Can only buying a crash be profitable?

What if we buy only the crash everytime ? Every few years market gives opportunity and when it recovers it recovers sharply, what if we invest in stocks only in deep crash and then sell in profit and again wait only for crash ? For a ten year period ,will this work or we should just stick to sips

There has been research done on this and there is data available, although not with me. Keeping that aside, investing is also learning, a continuous learning up until a point where you don’t have to learn any more, and to learn, you have to be in the market, not every single day, but more or less connected, I am talking about direct equity here, buying stocks.

Yes, you can buy once in a while, in a crash, and then become profitable until the tide turns, and learn, get better, improve until the next crash happens, but this is tough, like waiting on the sidelines and not in the water, not impossible but tough. Value investors, or investors with some experience do this, but even their calls are not correct every time.

There are many many ways to do all of this, as nothing is written in stone. There are quotes both about investing in overvalued markets and waiting for a crash. Market is dynamic, a lot of external and internal factors decide its movement, so have a clear plan, choose the products that suit you, and if necessary refine your plan and go forward.


I did buy equity and i bought good company stocks but i got into stock market in 2021 end , i look at markets everyday for sometime when i get time , and i m noticing nothing much has happened in a year or two my stocks even when nifty is at 18k. So my portfolio is still in red only , and if this continues for a year more, i really haven’t gotten anything from my investment. So i was looking at sips where experts handle the money but then i had this thought too,so asked.

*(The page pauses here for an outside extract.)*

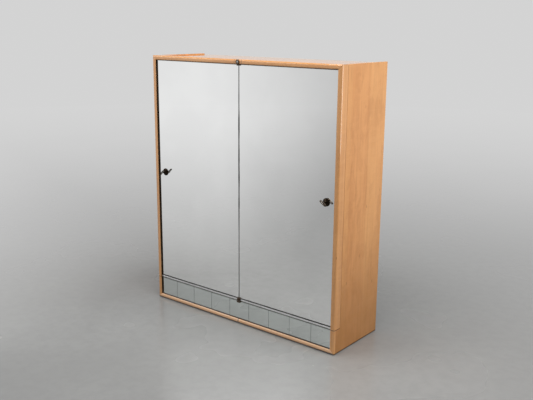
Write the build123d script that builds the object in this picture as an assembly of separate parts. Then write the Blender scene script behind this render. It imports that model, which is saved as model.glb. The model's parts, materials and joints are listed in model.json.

It will definitely work and you don’t even need to look out for stocks. Just buying Nifty bees during a crash and selling it in rally will be enough


One year of time in itself is one year’s time, as in life, a lot of things happen in one year, an unmarried girl gets married and becomes a mother, the transition of a girl to a mother, that’s how long one year is.

But in the context of stock market collectively, more so with stocks, one year is just 4 quarters, nothing happening in this time is pretty normal. Depending on the nature of the factors, it may even take more time to get some clarity. Global interest rates, war, unemployment, food production, rainfall etc are ongoing process, they cannot be solved instantly, they take time, sometimes a couple of years.

And in this context, unable to have any returns in your PF is normal too. That is how equity works, its returns are non linear, it goes up, goes down, stays down, and moves pretty quick defying gravity, and then falls more than one imagines, it is a rollercoaster ride.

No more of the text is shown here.